Ed è stato in quel momento che ho deciso di riprendere quel cammino, quelle ritualità, quelle abitudini che mi fanno sentire viva, che mi permettono di andare in profondità, di conoscermi, di ascoltarmi. E non a caso questa presa di coscienza così forte e rivelatrice si è manifestata proprio in questi giorni.
La notte più buia dell’anno si sta avvicinando, la notte prima della Luna Nera, Maha Shivaratri, quest’anno cade il 1 Marzo. È l’evento più significativo spirituale indiano. La grazia di Shiva, l’Adi Guru o il Primo Guru da cui ha origine la tradizione yogica indiana, viene celebrata. In questa notte l’energia del sistema umano aumenta naturalmente grazie alle posizioni planetarie. È un giorno in cui ricordarsi e prendere coscienza su cosa ci sia alla base della nostra esistenza. Nella tradizione induista si festeggia l’unione di Shiva e Parvati.

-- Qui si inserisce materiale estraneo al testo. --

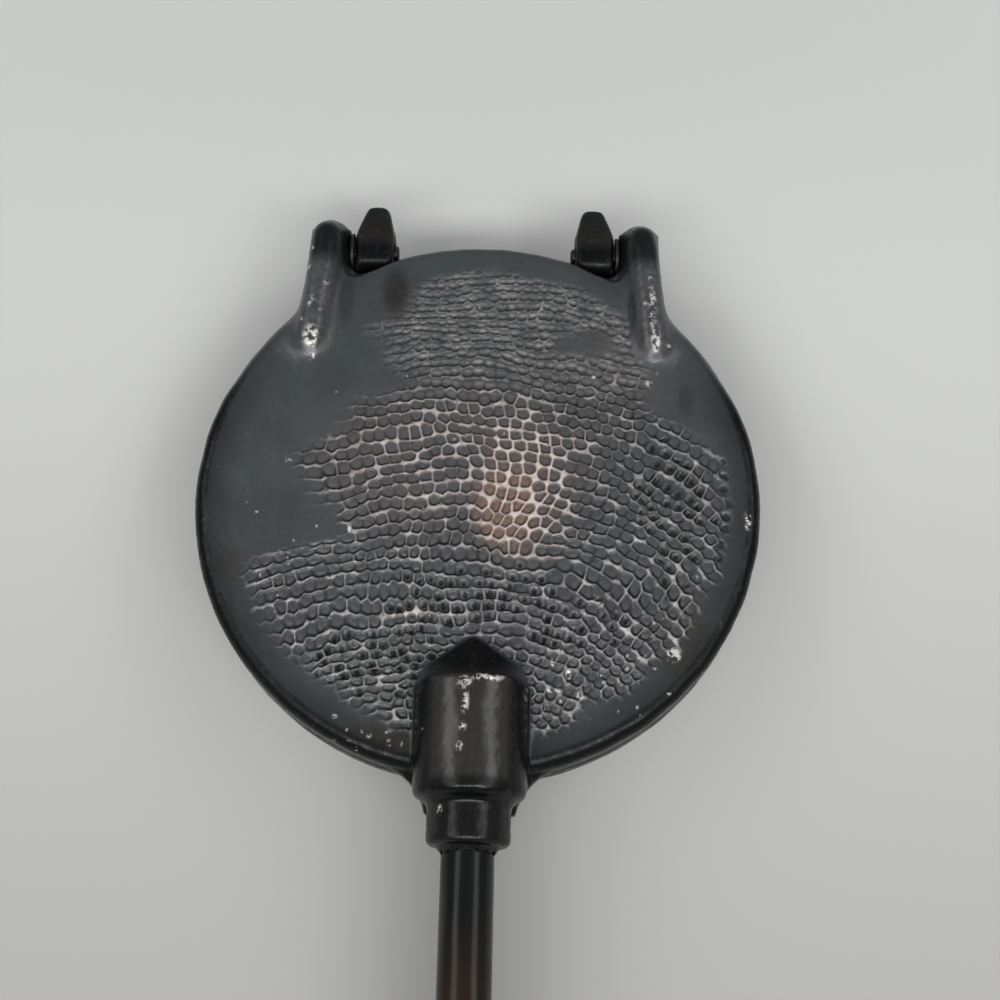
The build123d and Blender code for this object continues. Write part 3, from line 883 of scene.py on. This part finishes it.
steel = worked_steel()
fittings = {
    "upper_socket_rivet": "upper_half",
    "lower_socket_rivet": "lower_half",
    "left_hinge_pin": "upper_half",
    "right_hinge_pin": "upper_half",
    "left_hinge_washer": "upper_half",
    "right_hinge_washer": "upper_half",
}
for seed, (node, body) in enumerate(fittings.items(), start=70):
    fitting = fine_skin(node, "steel_" + node, small_grain)
    points, normals = read_points(fitting)
    dents = np.clip(waves(points, *file_mark, seed), *file_limits)
    write_points(fitting, points + normals * dents[:, None])
    mark(fitting, "proud", corner_rub * step(*corner_sharpness, standing_out(fitting)))
    fitting.data.materials.append(steel)
    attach(fitting, body)
    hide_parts(node)

# The closing link is a length of round wire bent to a rectangle and welded shut.  It hangs in
# the lower handle's end and swings over the upper handle to hold the iron closed.
link_grain = 0.3
# (height, length) of the bends in the wire, how far they may go, and what counts as a corner
wire_dent = (0.03, 5)
wire_seed = 91
wire_limits = (-0.08, 0.0)
wire_sharpness = (0.6, 1.4)
# The weld: a low bead round the far bar, with ripples across it
weld_x = 2.0
weld_width = 1.5
weld_height = 0.3
weld_swell = 0.5
weld_rub = 0.5
weld_reach = (6, 4)
ripple_height = 0.08
ripple_pitch = 0.9
link = fine_skin("closing_link", "wire_closing_link", link_grain)
points, normals = read_points(link)
x, y = points[:, 0], points[:, 1]
on_far_bar = step(y.min() + weld_reach[0], y.min() + weld_reach[1], y)
weld = np.exp(-((x - weld_x) / weld_width) ** 2) * on_far_bar
dents = np.clip(waves(points, *wire_dent, wire_seed), *wire_limits) + weld * weld_height * weld_swell
dents += weld * ripple_height * np.sin(x * 2 * math.pi / ripple_pitch)
write_points(link, points + normals * np.minimum(dents, weld_height)[:, None])
mark(link, "proud", np.maximum(weld_rub * weld, step(*wire_sharpness, standing_out(link))))
link.data.materials.append(steel)
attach(link, "closing_link")
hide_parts("closing_link")

# A worktop painted a pale matt grey lies under the iron; its colour darkens towards the handles as
# painted shade.
# Beyond the lamps' reach it stays as pale to the camera as it is near the iron.  All in metres.
floor_z = cad_box[0][2]
floor_half = 3.0
pale_grey = "#cbccca"
shaded_grey = "#a5a4a1"
shade_from_y = -0.16
pale_from_y = 0.1
lit_middle = (0, -0.25, 0)
lit_radius = 0.37
glow_radius = 0.95
glow_strength = 0.72
bpy.ops.mesh.primitive_plane_add(size=2 * floor_half, location=(0, 0, floor_z))
floor = bpy.context.object
floor.name = "worktop"
paint = bpy.data.materials.new("matt_pale_grey_paint")
paint.use_nodes = True
tree = paint.node_tree
shader = tree.nodes["Principled BSDF"]
place = add_node(tree, "ShaderNodeTexCoord", {}).outputs["Object"]
up_the_view = add_node(tree, "ShaderNodeSeparateXYZ", {0: place}).outputs["Y"]
pale = add_node(
    tree, "ShaderNodeMapRange",
    {"interpolation_type": "SMOOTHSTEP", "Value": up_the_view, "From Min": shade_from_y,
     "From Max": pale_from_y},
).outputs["Result"]
tone = add_node(
    tree, "ShaderNodeMix",
    {"data_type": "RGBA", 0: pale, 6: linear(shaded_grey), 7: linear(pale_grey)},
).outputs[2]
tree.links.new(tone, shader.inputs["Base Color"])
from_lamps = add_node(
    tree, "ShaderNodeVectorMath", {"operation": "DISTANCE", 0: place, 1: lit_middle}
).outputs["Value"]
far = add_node(
    tree, "ShaderNodeMapRange",
    {"interpolation_type": "SMOOTHSTEP", "Value": from_lamps, "From Min": lit_radius,
     "From Max": glow_radius, "To Max": glow_strength},
).outputs["Result"]
seen = add_node(tree, "ShaderNodeLightPath", {}).outputs["Is Camera Ray"]
glow = add_node(tree, "ShaderNodeMath", {"operation": "MULTIPLY", 0: far, 1: seen}).outputs[0]
tree.links.new(glow, shader.inputs["Emission Strength"])
shader.inputs["Emission Color"].default_value = linear(pale_grey)
shader.inputs["Roughness"].default_value = 0.8
shader.inputs["Specular IOR Level"].default_value = 0.2
floor.data.materials.append(paint)

# The room gives a little soft light from all sides.  Where the camera looks past the worktop it
# sees the same pale grey.
room_colour = "#f1f3f5"
room_strength = 0.3
world = bpy.data.worlds.new("soft_room")
bpy.context.scene.world = world
world.use_nodes = True
tree = world.node_tree
soft_light = tree.nodes["Background"]
soft_light.inputs["Color"].default_value = linear(room_colour)
soft_light.inputs["Strength"].default_value = room_strength
backdrop = add_node(
    tree, "ShaderNodeBackground", {"Color": linear(pale_grey), "Strength": 1.0}
).outputs[0]
seen = add_node(tree, "ShaderNodeLightPath", {}).outputs["Is Camera Ray"]
room = add_node(
    tree, "ShaderNodeMixShader", {0: seen, 1: soft_light.outputs[0], 2: backdrop}
).outputs[0]
tree.links.new(room, tree.nodes["World Output"].inputs["Surface"])

# A long soft lamp hangs to each side of the iron and a narrow one beyond the handles' end.
# Each is given by its place, length, width and watts, and points at the middle of the plates.
lamps = (
    ((-0.5, -0.1, 0.6), 1.1, 0.3, 2.2),
    ((0.5, -0.1, 0.6), 1.1, 0.3, 2.2),
    ((0.05, -0.52, 0.68), 0.9, 0.16, 5.0),
)
for place, length, width, watts in lamps:
    light = bpy.data.lights.new("soft_lamp", "AREA")
    light.shape = "RECTANGLE"
    light.size = length
    light.size_y = width
    light.energy = watts
    lamp = bpy.data.objects.new("soft_lamp", light)
    lamp.location = place
    lamp.rotation_euler = (-lamp.location).to_track_quat("-Z", "Y").to_euler()
    bpy.context.scene.collection.objects.link(lamp)

# The camera looks almost straight down at the plates.
view = bpy.data.cameras.new("camera")
view.lens = 50.4
view.sensor_width = 36.0
camera = bpy.data.objects.new("camera", view)
camera.location = (0.006883, -0.12523, 0.33742)
camera.rotation_euler = (0.3656, -0.0034, 0.0199)
bpy.context.scene.collection.objects.link(camera)
bpy.context.scene.camera = camera
bpy.context.scene.view_settings.view_transform = "Standard"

Il 14esimo giorno di ogni mese lunare, o giorno precedente la luna nuova, in India si chiama Shivratri. E Mahashivaratri, che si celebra tra febbraio e marzo, è quello che ha una grande forza ed importanza spirituale.
In questa notte l’emisfero settentrionale del pianeta si trova in una posizione che favorisce l’aumento di energia in tutti noi. Ed è per questo che in India si festeggia durante tutta la notte rimanendo svegli con la colonna vertebrale in verticale, così da favorire l’aumento delle energie.
Non mi definisco induista, ma mi piace lasciarmi ispirare dalle tradizioni ed esplorarne il simbolismo, il significato, l’essenza per poi canalizzare le mie energie. Desidero alimentare quelle fiamme che ardono dentro di me, dare nuovamente spazio a ciò che mi faceva star bene, lasciando andare le scusanti, senza colpevolizzare niente e nessuno, nemmeno me stessa, per aver abbandonato ciò che alimentava il mio fuoco interiore.
Perché quel fuoco è sacro. È magia, è forza naturale, è luce, è trasformazione, è crescita. Può accadere di perdersi, ma la meraviglia sta proprio nel ritrovarsi, nel riabbracciare quella scintilla che muove la nostra energia vitale, la nostra energia interiore per poi lasciarle spazio di esprimersi e di esprimerci nella nostra essenza e verità.
E anche quando l’oscurità ci avvolge nella sua totalità, ci pervade ovunque, ciò che possiamo fare è accoglierla.
Perché è nel grembo di questo vasto vuoto che è avvenuta tutta la creazione.
La notte più buia del mese, è un’opportunità per dissolvere la propria limitatezza, per sperimentare l’illimitatezza della fonte della creazione che è il seme in ogni essere umano, per poi rinascere e alimentare quel fuoco sacro dentro di noi che è l’unione tra il mondo visibile ed invisibile.